Beginning with the first line of the data below, reproduce every line unchanged, ending with the line that holds "bolt_circle = 56.0".

■ ■ ■ ■

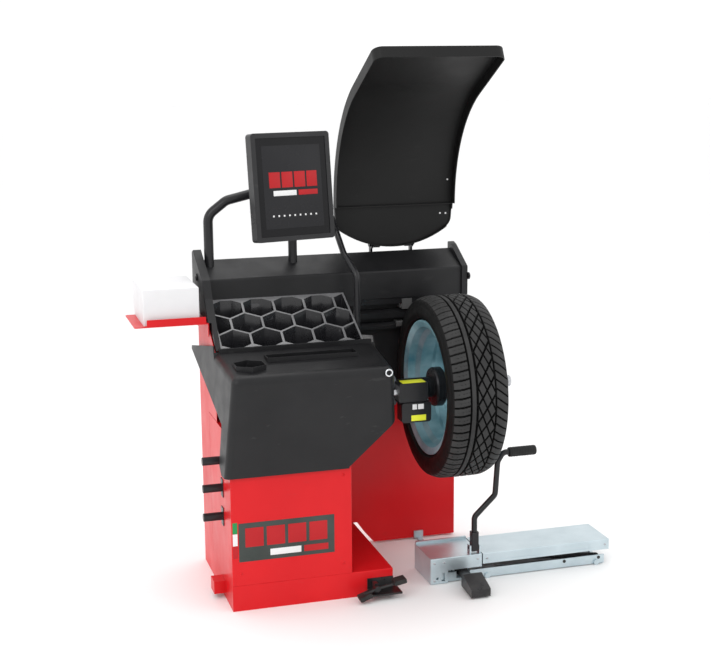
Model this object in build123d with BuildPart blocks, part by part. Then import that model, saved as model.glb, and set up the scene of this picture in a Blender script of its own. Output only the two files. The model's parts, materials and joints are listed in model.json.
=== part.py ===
"""Wheel balancer with a mounted road wheel and a low wheel lift. Millimetres, +Z up.

The origin is on the floor under the middle of the base. X runs along the balancing spindle, towards the
wheel, and Y runs from the operator's side to the rear. Heights are above the floor. Distances
along X and Y are counted from the left side and the front face of the base.
"""
import os
from math import cos, radians, sin, tan

from build123d import *

os.makedirs("parts", exist_ok=True)

# ---- Base and cabinets, folded sheet steel -------------------------------------------------
plinth_width = 558.0
plinth_depth = 517.0
plinth_height = 89.5
plinth_sheet = 3.0
floor_flange = 45.0  # inward flange that rests on the floor
anchor_pitch_x = 510.0
anchor_pitch_y = 470.0
anchor_radius = 7.0
left = -plinth_width / 2  # X of the base's left side
front = -plinth_depth / 2  # Y of the base's front face
panel_sheet = 2.0
cabinet_width = 414.0
cabinet_depth = 350.0
cabinet_top = 600.0
seam_gap = 2.0
column_top = 926.0
window_front = 208.0  # front edge of the column's raised side walls
rear_panel_right = 960.0
rear_panel_front = 481.0
rear_panel_top = 600.0
beam_top = 950.0
beam_rear = 592.0

# ---- Spindle, along X ----------------------------------------------------------------------
spindle_y = 116.0
spindle_z = 689.0
shaft_radius = 20.0
shaft_end = 1030.0
running_gap = 0.05
bearing_radius = 40.0
housing_radius = 52.0
spindle_pulley_radius = 70.0
motor_pulley_radius = 25.0
motor_y = 200.0
motor_z = 430.0
pulley_x = 200.0
pulley_width = 22.0

# ---- Road wheel, 205/50 R17 ----------------------------------------------------------------
wheel_x = 806.0  # centre plane of the wheel
tyre_radius = 317.0
tyre_width = 208.0
tread_width = 182.0
rim_radius = 234.0
bead_radius = 218.0
rim_width = 184.0
disc_x = 857.0  # mounting face of the wheel disc
disc_thickness = 16.0
wheel_bore = 33.3
bolt_circle = 56.0

# ---- Covers, trays and the top shelf, moulded plastic --------------------------------------
skin = 4.0
cover_middle = 277.0  # X of the cover's middle plane
cover_bottom = 464.0
cover_front_low = -12.0
cover_front_high = -62.0
cover_nose_z = 812.0
cover_top_z = 843.0
tray_left = 25.0
tray_right_top = 511.0
tray_right_bottom = 528.0
tray_front = 220.0
tray_front_z = 842.0
tray_rear = 428.0
tray_rear_z = 982.0
hexagon_pitch = 110.0
hexagon_half_width = 51.0
hexagon_half_height = 48.0
shelf_left = 21.0
shelf_right = 962.0
shelf_front = 428.0
shelf_front_z = 1052.0
shelf_rear = 562.0
shelf_rear_z = 1110.0

side_tray_z = 927.0

# ---- Guard ---------------------------------------------------------------------------------
guard_left = 522.0
guard_right = 980.0
guard_back = 582.0
guard_crease = 1272.0
guard_bend = 500.0  # inner radius of the bend
guard_turn = 62.0  # degrees turned by the bend
guard_reach = 280.0  # straight part beyond the bend
guard_sheet = 4.0
guard_flange = 40.0
hinge_y = 606.0
hinge_z = 1128.0
hinge_radius = 12.0

# ---- Monitor -------------------------------------------------------------------------------
monitor_centre = (324.0, 385.0, 1373.0)
monitor_width = 301.0
monitor_height = 374.0
monitor_depth = 42.0
monitor_yaw = 12.4  # degrees turned towards the operator
monitor_lean = 6.5  # degrees leaned back

arch_x = 46.0
arch_y = 520.0
arch_radius = 17.0
post_x = 350.0
post_radius = 16.0
crossbar_z = 1338.0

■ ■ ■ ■

## COMPLETED EXERCISE
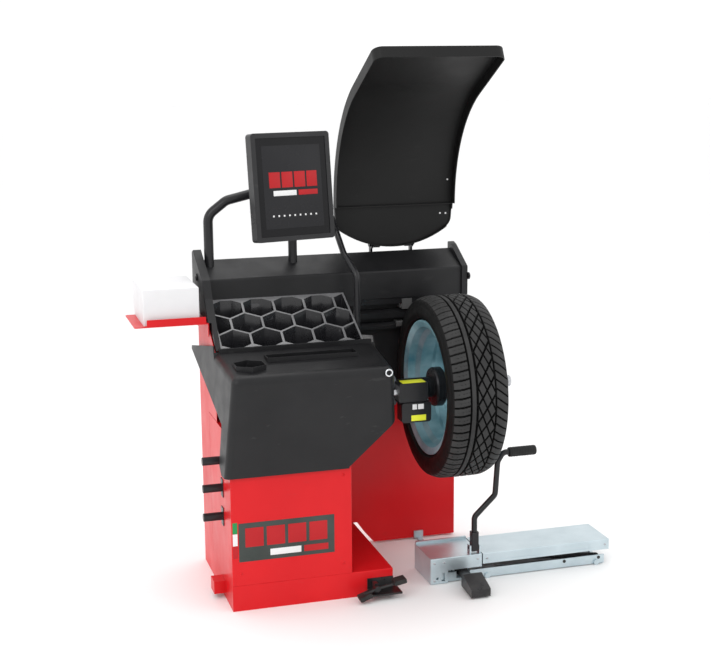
Model this object in build123d with BuildPart blocks, part by part. Then import that model, saved as model.glb, and set up the scene of this picture in a Blender script of its own. Output only the two files. The model's parts, materials and joints are listed in model.json.
=== part.py ===
"""Wheel balancer with a mounted road wheel and a low wheel lift. Millimetres, +Z up.

The origin is on the floor under the middle of the base. X runs along the balancing spindle, towards the
wheel, and Y runs from the operator's side to the rear. Heights are above the floor. Distances
along X and Y are counted from the left side and the front face of the base.
"""
import os
from math import cos, radians, sin, tan

from build123d import *

os.makedirs("parts", exist_ok=True)

# ---- Base and cabinets, folded sheet steel -------------------------------------------------
plinth_width = 558.0
plinth_depth = 517.0
plinth_height = 89.5
plinth_sheet = 3.0
floor_flange = 45.0  # inward flange that rests on the floor
anchor_pitch_x = 510.0
anchor_pitch_y = 470.0
anchor_radius = 7.0
left = -plinth_width / 2  # X of the base's left side
front = -plinth_depth / 2  # Y of the base's front face
panel_sheet = 2.0
cabinet_width = 414.0
cabinet_depth = 350.0
cabinet_top = 600.0
seam_gap = 2.0
column_top = 926.0
window_front = 208.0  # front edge of the column's raised side walls
rear_panel_right = 960.0
rear_panel_front = 481.0
rear_panel_top = 600.0
beam_top = 950.0
beam_rear = 592.0

# ---- Spindle, along X ----------------------------------------------------------------------
spindle_y = 116.0
spindle_z = 689.0
shaft_radius = 20.0
shaft_end = 1030.0
running_gap = 0.05
bearing_radius = 40.0
housing_radius = 52.0
spindle_pulley_radius = 70.0
motor_pulley_radius = 25.0
motor_y = 200.0
motor_z = 430.0
pulley_x = 200.0
pulley_width = 22.0

# ---- Road wheel, 205/50 R17 ----------------------------------------------------------------
wheel_x = 806.0  # centre plane of the wheel
tyre_radius = 317.0
tyre_width = 208.0
tread_width = 182.0
rim_radius = 234.0
bead_radius = 218.0
rim_width = 184.0
disc_x = 857.0  # mounting face of the wheel disc
disc_thickness = 16.0
wheel_bore = 33.3
bolt_circle = 56.0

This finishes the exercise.